# Phrag Andean Fire



## TDT (Feb 9, 2013)

[Phrag lindleyanum 'Vickie' x besseae 'Cow Hollow II' FCC/AOS]

I love this plant, probably my favorite, most reliable bloomer in my collection. It's been open for about 10 days now and will flower for 2-3 months.


----------



## raymond (Feb 9, 2013)

very nice


----------



## biothanasis (Feb 9, 2013)

gorgeous plant and wondeful flowers!


----------



## Jaljala (Feb 9, 2013)

fantastic!


----------



## iBreed (Feb 9, 2013)

Great deep color, nice.


----------



## SlipperFan (Feb 9, 2013)

Good read -- this is a nice one.


----------



## NYEric (Feb 10, 2013)

Sweet!
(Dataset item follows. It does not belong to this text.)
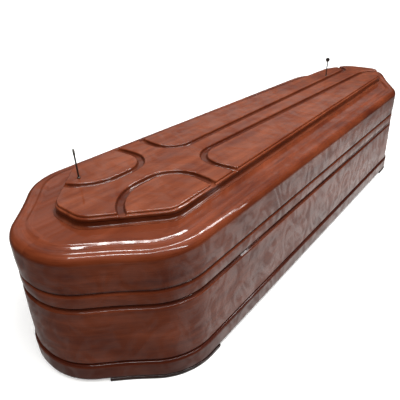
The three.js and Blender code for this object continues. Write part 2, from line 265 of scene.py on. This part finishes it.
def lay_grain_round(piece, plan):
    """Writes the grain map of a moulding: metres along its run, and metres over its section."""
    corners = corners_of(plan)
    mesh = piece.data
    spots = {}
    for vertex in mesh.vertices:
        run, inset, whole, _ = perimeter(corners, vertex.co.xy)
        spots[vertex.index] = (run, vertex.co.z + inset)
    grain = mesh.uv_layers.new(name="grain")
    for face in mesh.polygons:
        runs = [spots[v][0] for v in face.vertices]
        wraps = max(runs) - min(runs) > whole / 2
        for loop in face.loop_indices:
            run, over = spots[mesh.loops[loop].vertex_index]
            grain.data[loop].uv = (run + (whole if wraps and run < whole / 2 else 0), over)


def lay_grain_along(piece):
    """Writes the grain map of a board that lies along the coffin."""
    mesh = piece.data
    grain = mesh.uv_layers.new(name="grain")
    for loop in mesh.loops:
        x, y, z = mesh.vertices[loop.vertex_index].co
        grain.data[loop.index].uv = (y, x + z)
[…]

Yay besseae hybrids!


----------



## Susie11 (Feb 10, 2013)

A beauty!


----------



## phrag guy (Feb 10, 2013)

very nice and big


----------



## wjs2nd (Feb 10, 2013)

Awesome number of blooms. The color and shape is nice.


----------



## Erythrone (Feb 10, 2013)

Wow!


----------



## Yoyo_Jo (Feb 10, 2013)

That is lovely; good growing! :clap:


----------